Collected data
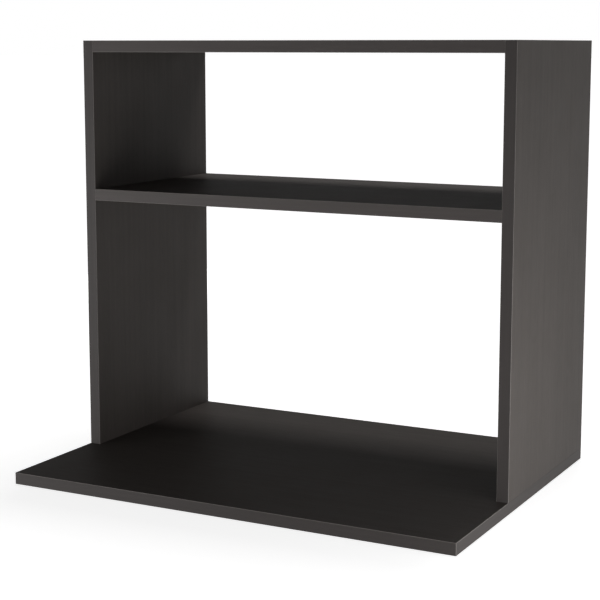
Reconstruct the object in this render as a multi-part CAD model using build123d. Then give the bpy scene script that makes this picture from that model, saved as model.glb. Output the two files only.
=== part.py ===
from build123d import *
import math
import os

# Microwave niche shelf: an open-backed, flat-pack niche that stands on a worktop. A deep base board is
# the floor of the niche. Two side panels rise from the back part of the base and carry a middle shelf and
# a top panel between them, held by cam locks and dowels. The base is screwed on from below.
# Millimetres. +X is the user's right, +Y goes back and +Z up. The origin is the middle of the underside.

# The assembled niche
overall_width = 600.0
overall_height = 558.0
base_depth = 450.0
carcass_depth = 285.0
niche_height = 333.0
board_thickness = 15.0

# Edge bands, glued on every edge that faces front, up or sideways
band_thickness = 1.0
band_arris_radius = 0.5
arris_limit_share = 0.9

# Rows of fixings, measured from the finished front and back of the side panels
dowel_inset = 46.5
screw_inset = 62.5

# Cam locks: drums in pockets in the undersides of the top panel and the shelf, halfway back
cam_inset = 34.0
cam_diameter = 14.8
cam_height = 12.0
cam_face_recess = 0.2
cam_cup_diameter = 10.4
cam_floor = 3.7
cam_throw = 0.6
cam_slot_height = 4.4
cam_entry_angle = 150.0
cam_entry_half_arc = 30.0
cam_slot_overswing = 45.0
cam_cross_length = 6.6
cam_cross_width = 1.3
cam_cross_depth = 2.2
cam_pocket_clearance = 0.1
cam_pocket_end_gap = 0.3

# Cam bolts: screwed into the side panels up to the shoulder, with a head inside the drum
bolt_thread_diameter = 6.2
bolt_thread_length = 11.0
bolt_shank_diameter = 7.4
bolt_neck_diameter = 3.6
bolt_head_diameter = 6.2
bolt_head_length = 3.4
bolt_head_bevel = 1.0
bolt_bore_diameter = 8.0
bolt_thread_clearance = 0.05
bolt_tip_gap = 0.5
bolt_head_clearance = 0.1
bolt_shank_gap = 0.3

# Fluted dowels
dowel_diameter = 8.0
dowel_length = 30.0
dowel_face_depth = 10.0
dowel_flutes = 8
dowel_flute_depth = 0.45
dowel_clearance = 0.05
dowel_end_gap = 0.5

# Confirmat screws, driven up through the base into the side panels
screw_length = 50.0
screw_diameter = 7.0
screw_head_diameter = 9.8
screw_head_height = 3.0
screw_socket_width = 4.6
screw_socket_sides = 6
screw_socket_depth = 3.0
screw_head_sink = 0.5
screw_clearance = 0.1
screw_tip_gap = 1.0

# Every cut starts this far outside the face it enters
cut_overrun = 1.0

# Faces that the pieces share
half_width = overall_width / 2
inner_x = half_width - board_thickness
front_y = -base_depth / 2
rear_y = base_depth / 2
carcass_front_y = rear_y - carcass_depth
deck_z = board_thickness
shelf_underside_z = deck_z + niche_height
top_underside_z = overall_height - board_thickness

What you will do
Print the complete listing again, exactly as it stands.

Response to this task
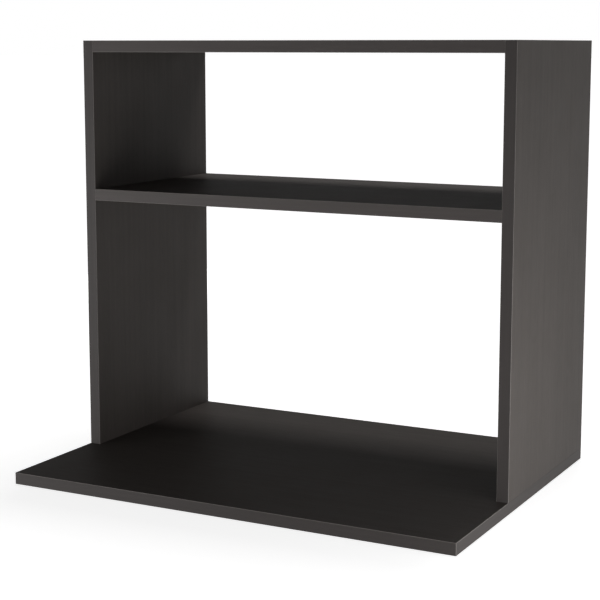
Reconstruct the object in this render as a multi-part CAD model using build123d. Then give the bpy scene script that makes this picture from that model, saved as model.glb. Output the two files only.
=== part.py ===
from build123d import *
import math
import os

# Microwave niche shelf: an open-backed, flat-pack niche that stands on a worktop. A deep base board is
# the floor of the niche. Two side panels rise from the back part of the base and carry a middle shelf and
# a top panel between them, held by cam locks and dowels. The base is screwed on from below.
# Millimetres. +X is the user's right, +Y goes back and +Z up. The origin is the middle of the underside.

# The assembled niche
overall_width = 600.0
overall_height = 558.0
base_depth = 450.0
carcass_depth = 285.0
niche_height = 333.0
board_thickness = 15.0

# Edge bands, glued on every edge that faces front, up or sideways
band_thickness = 1.0
band_arris_radius = 0.5
arris_limit_share = 0.9

# Rows of fixings, measured from the finished front and back of the side panels
dowel_inset = 46.5
screw_inset = 62.5

# Cam locks: drums in pockets in the undersides of the top panel and the shelf, halfway back
cam_inset = 34.0
cam_diameter = 14.8
cam_height = 12.0
cam_face_recess = 0.2
cam_cup_diameter = 10.4
cam_floor = 3.7
cam_throw = 0.6
cam_slot_height = 4.4
cam_entry_angle = 150.0
cam_entry_half_arc = 30.0
cam_slot_overswing = 45.0
cam_cross_length = 6.6
cam_cross_width = 1.3
cam_cross_depth = 2.2
cam_pocket_clearance = 0.1
cam_pocket_end_gap = 0.3

# Cam bolts: screwed into the side panels up to the shoulder, with a head inside the drum
bolt_thread_diameter = 6.2
bolt_thread_length = 11.0
bolt_shank_diameter = 7.4
bolt_neck_diameter = 3.6
bolt_head_diameter = 6.2
bolt_head_length = 3.4
bolt_head_bevel = 1.0
bolt_bore_diameter = 8.0
bolt_thread_clearance = 0.05
bolt_tip_gap = 0.5
bolt_head_clearance = 0.1
bolt_shank_gap = 0.3

# Fluted dowels
dowel_diameter = 8.0
dowel_length = 30.0
dowel_face_depth = 10.0
dowel_flutes = 8
dowel_flute_depth = 0.45
dowel_clearance = 0.05
dowel_end_gap = 0.5

# Confirmat screws, driven up through the base into the side panels
screw_length = 50.0
screw_diameter = 7.0
screw_head_diameter = 9.8
screw_head_height = 3.0
screw_socket_width = 4.6
screw_socket_sides = 6
screw_socket_depth = 3.0
screw_head_sink = 0.5
screw_clearance = 0.1
screw_tip_gap = 1.0

# Every cut starts this far outside the face it enters
cut_overrun = 1.0

# Faces that the pieces share
half_width = overall_width / 2
inner_x = half_width - board_thickness
front_y = -base_depth / 2
rear_y = base_depth / 2
carcass_front_y = rear_y - carcass_depth
deck_z = board_thickness
shelf_underside_z = deck_z + niche_height
top_underside_z = overall_height - board_thickness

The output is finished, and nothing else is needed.